Work to do: Set down the material below in full, matching it exactly.

━━ Dataset rows

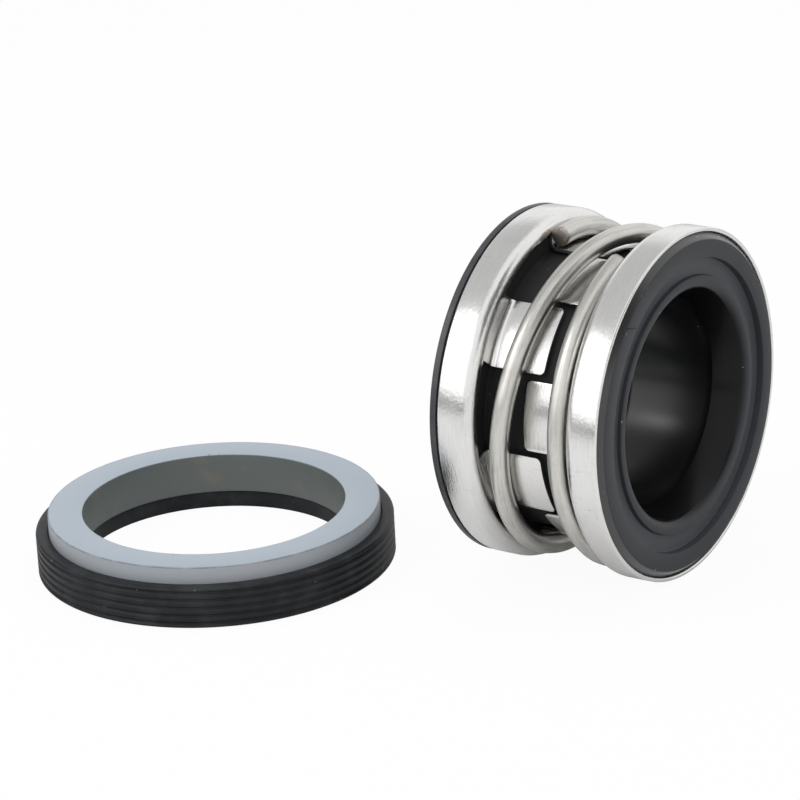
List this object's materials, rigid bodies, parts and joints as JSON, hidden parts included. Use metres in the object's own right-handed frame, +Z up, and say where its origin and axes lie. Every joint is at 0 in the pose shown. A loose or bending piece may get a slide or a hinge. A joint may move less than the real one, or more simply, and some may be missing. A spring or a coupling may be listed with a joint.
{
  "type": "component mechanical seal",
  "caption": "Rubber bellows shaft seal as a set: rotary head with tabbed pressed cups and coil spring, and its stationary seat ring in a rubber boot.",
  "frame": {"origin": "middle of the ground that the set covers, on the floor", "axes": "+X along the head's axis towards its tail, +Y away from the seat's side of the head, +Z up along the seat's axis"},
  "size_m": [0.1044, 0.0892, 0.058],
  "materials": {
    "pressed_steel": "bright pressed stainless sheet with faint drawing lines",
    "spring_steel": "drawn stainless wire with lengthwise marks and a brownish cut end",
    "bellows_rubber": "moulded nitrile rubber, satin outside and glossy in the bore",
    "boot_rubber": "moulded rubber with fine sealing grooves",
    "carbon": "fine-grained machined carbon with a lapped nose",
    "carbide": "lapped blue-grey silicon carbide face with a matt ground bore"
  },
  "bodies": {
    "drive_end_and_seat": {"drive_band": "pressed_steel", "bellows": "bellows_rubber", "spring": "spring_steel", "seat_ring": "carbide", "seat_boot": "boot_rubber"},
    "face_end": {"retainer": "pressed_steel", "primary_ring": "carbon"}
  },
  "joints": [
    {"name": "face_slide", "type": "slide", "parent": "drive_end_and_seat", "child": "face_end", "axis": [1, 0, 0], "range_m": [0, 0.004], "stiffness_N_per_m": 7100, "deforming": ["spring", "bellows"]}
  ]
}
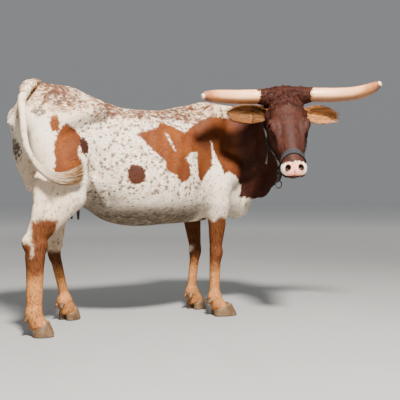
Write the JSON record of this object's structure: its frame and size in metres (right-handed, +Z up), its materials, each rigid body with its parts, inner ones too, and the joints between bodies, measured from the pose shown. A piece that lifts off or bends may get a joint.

━━━━

Solved problem:
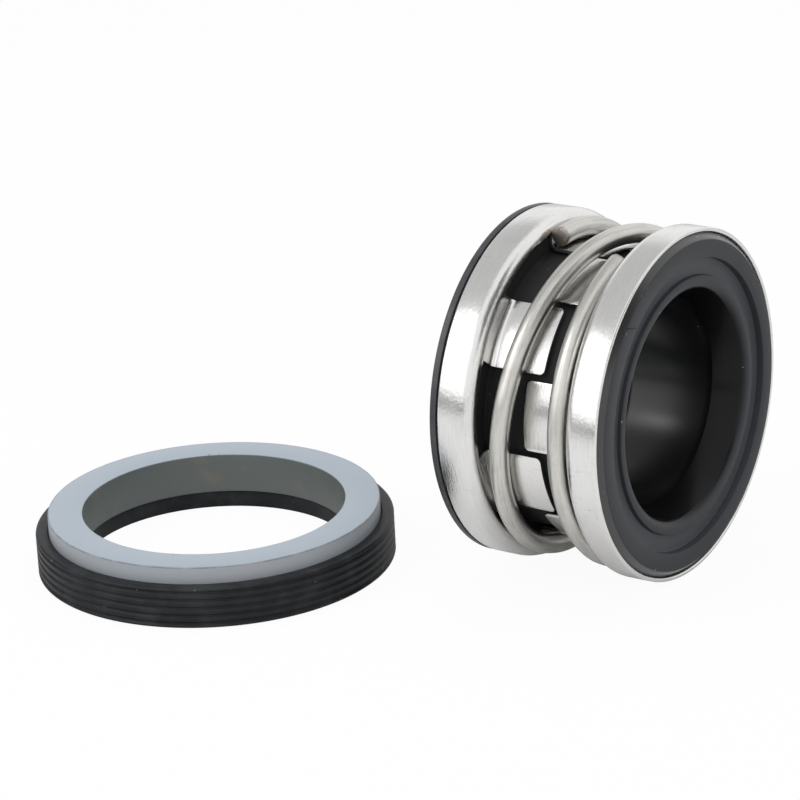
List this object's materials, rigid bodies, parts and joints as JSON, hidden parts included. Use metres in the object's own right-handed frame, +Z up, and say where its origin and axes lie. Every joint is at 0 in the pose shown. A loose or bending piece may get a slide or a hinge. A joint may move less than the real one, or more simply, and some may be missing. A spring or a coupling may be listed with a joint.
{
  "type": "component mechanical seal",
  "caption": "Rubber bellows shaft seal as a set: rotary head with tabbed pressed cups and coil spring, and its stationary seat ring in a rubber boot.",
  "frame": {"origin": "middle of the ground that the set covers, on the floor", "axes": "+X along the head's axis towards its tail, +Y away from the seat's side of the head, +Z up along the seat's axis"},
  "size_m": [0.1044, 0.0892, 0.058],
  "materials": {
    "pressed_steel": "bright pressed stainless sheet with faint drawing lines",
    "spring_steel": "drawn stainless wire with lengthwise marks and a brownish cut end",
    "bellows_rubber": "moulded nitrile rubber, satin outside and glossy in the bore",
    "boot_rubber": "moulded rubber with fine sealing grooves",
    "carbon": "fine-grained machined carbon with a lapped nose",
    "carbide": "lapped blue-grey silicon carbide face with a matt ground bore"
  },
  "bodies": {
    "drive_end_and_seat": {"drive_band": "pressed_steel", "bellows": "bellows_rubber", "spring": "spring_steel", "seat_ring": "carbide", "seat_boot": "boot_rubber"},
    "face_end": {"retainer": "pressed_steel", "primary_ring": "carbon"}
  },
  "joints": [
    {"name": "face_slide", "type": "slide", "parent": "drive_end_and_seat", "child": "face_end", "axis": [1, 0, 0], "range_m": [0, 0.004], "stiffness_N_per_m": 7100, "deforming": ["spring", "bellows"]}
  ]
}
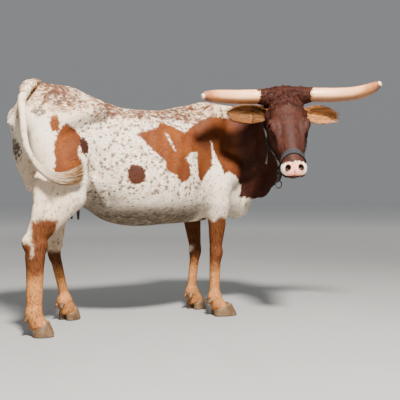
Write the JSON record of this object's structure: its frame and size in metres (right-handed, +Z up), its materials, each rigid body with its parts, inner ones too, and the joints between bodies, measured from the pose shown. A piece that lifts off or bends may get a joint.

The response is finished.